The initial motion estimate is 350/5 knots, which shows a northward turn has occurred this evening. Lane continues to be steered toward the north along the western side of a mid-level ridge, which is located to the east of Hawaii. The consensus guidance continues to show a northward motion, or even a motion toward just east of due north, as the ridge builds south and possibly southwest of Lane. The latest track has shifted to the right of the previous forecast through the next 48 hours. This more closely follows the latest consensus track guidance. Note that on this track, Hurricane Lane continues to approach the Main Hawaiian Islands, so there is no reason to believe that anyone is safe in the warning area.
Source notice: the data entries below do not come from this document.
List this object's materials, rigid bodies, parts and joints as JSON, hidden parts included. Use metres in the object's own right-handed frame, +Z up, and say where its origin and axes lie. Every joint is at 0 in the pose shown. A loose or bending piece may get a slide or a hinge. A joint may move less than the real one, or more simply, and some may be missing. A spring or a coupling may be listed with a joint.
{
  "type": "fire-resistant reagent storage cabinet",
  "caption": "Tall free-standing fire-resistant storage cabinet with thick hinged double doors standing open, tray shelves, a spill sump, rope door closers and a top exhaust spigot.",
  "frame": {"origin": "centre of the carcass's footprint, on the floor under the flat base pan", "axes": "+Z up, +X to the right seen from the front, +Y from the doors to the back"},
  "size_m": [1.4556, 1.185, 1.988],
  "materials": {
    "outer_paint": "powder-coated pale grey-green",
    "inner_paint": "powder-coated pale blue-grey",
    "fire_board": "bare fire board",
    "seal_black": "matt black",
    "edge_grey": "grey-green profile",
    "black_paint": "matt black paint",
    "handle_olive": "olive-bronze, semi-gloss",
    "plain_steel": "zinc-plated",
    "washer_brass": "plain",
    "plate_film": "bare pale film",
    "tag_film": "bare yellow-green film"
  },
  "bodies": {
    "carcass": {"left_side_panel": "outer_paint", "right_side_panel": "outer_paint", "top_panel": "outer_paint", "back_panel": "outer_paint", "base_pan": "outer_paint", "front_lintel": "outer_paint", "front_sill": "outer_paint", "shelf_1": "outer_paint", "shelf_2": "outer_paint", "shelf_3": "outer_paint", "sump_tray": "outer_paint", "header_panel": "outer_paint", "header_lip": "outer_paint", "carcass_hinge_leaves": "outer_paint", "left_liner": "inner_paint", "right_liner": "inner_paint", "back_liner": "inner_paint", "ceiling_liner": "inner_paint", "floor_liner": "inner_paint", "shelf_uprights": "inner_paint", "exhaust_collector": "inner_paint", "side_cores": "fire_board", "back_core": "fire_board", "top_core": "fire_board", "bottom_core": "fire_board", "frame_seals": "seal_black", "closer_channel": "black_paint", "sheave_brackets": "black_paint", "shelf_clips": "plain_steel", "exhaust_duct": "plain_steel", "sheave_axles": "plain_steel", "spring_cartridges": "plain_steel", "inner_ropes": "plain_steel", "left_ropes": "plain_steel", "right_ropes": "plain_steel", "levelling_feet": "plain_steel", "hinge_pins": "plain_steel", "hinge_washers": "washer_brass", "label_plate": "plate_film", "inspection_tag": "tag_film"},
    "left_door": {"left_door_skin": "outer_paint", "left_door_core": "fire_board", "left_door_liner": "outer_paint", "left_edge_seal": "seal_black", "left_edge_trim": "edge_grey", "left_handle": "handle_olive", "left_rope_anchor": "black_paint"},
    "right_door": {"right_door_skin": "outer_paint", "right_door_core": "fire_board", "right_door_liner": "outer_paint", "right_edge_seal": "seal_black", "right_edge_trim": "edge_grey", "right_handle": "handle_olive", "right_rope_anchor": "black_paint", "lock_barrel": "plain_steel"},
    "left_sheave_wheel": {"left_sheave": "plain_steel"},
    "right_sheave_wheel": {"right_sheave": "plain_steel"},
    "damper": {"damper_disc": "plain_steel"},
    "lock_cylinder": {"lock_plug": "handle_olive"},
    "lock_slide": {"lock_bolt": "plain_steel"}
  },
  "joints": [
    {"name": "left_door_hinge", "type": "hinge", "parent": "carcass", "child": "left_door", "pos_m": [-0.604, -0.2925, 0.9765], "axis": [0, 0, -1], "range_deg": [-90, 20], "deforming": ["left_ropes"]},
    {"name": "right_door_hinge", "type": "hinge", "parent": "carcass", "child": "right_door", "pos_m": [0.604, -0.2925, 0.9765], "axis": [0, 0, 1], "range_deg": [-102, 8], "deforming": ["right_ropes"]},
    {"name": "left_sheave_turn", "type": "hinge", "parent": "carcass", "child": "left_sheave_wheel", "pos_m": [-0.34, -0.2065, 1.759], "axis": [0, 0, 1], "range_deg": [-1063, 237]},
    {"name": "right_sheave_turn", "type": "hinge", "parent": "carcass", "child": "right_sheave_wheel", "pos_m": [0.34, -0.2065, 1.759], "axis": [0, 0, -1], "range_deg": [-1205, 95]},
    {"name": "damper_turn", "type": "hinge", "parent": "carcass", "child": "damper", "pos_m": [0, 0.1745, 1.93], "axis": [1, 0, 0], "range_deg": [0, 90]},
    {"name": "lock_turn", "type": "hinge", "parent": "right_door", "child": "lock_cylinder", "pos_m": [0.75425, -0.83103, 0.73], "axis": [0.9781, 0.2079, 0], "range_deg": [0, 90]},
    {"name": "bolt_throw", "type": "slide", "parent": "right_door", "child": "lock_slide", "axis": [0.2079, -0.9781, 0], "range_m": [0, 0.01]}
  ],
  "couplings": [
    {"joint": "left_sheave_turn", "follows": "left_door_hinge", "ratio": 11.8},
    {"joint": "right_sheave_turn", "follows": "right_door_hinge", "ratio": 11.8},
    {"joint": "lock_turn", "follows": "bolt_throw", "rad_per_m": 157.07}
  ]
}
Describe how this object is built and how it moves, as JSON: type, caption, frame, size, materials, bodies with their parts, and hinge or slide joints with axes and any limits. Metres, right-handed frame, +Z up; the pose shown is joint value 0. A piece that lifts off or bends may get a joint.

Assuming Lane begins to weaken, and decouple before, or after, it hits the islands, Lane is forecast to come increasingly under the influence of the low level easterlies and begin tracking westward. Again, the exact time when this will occur remains highly uncertain, and only a small delay in this decoupling could bring Lane farther north. This will produce considerably worse conditions over the islands. Even if Lane remains along the forecast track, significant impacts are expected in the Hawaiian Islands.
Our intensity forecast shows some weakening, but continues to trend on the high side of the intensity guidance through 72 hours owing to how organized Lane’s core has been in recent days. Note that the CIRA analysis of Ocean Heat Content along the latest forecast track continues to show very high values during the next 24 to 36 hours, so this will likely help maintain the intensity longer than might be expected with such high shear. By early next week, it is possible that Lane will not survive the shear, and may become a remnant low by day 5.
1. It is vital that you do not focus on the exact forecast track or intensity of Lane, and remain prepared for adjustments to the forecast. Although the official forecast does not explicitly indicate Lane’s center making landfall over any of the islands, this remains a very real possibility. Even if the center of Lane remains offshore, severe impacts could still be realized as they extend well away from the center.
2. Lane will pass dangerously close to the main Hawaiian Islands as a hurricane on Friday, and is expected to bring damaging winds. Terrain effects can cause strong localized acceleration of the wind through gaps and where winds blow downslope. These acceleration areas will shift with time as Lane passes near or over the islands. Winds will also be stronger at the upper floors of high rise buildings.
3. The slow movement of Lane also greatly increases the threat for prolonged heavy rainfall and extreme rainfall totals. This is expected to lead to major, life-threatening flash flooding and landslides over all Hawaiian Islands.
4. Large and damaging surf can be expected along exposed shorelines, especially along south and west facing coasts, with localized storm surge exacerbating the impacts of a prolonged period of damaging surf. This could lead to severe beach erosion.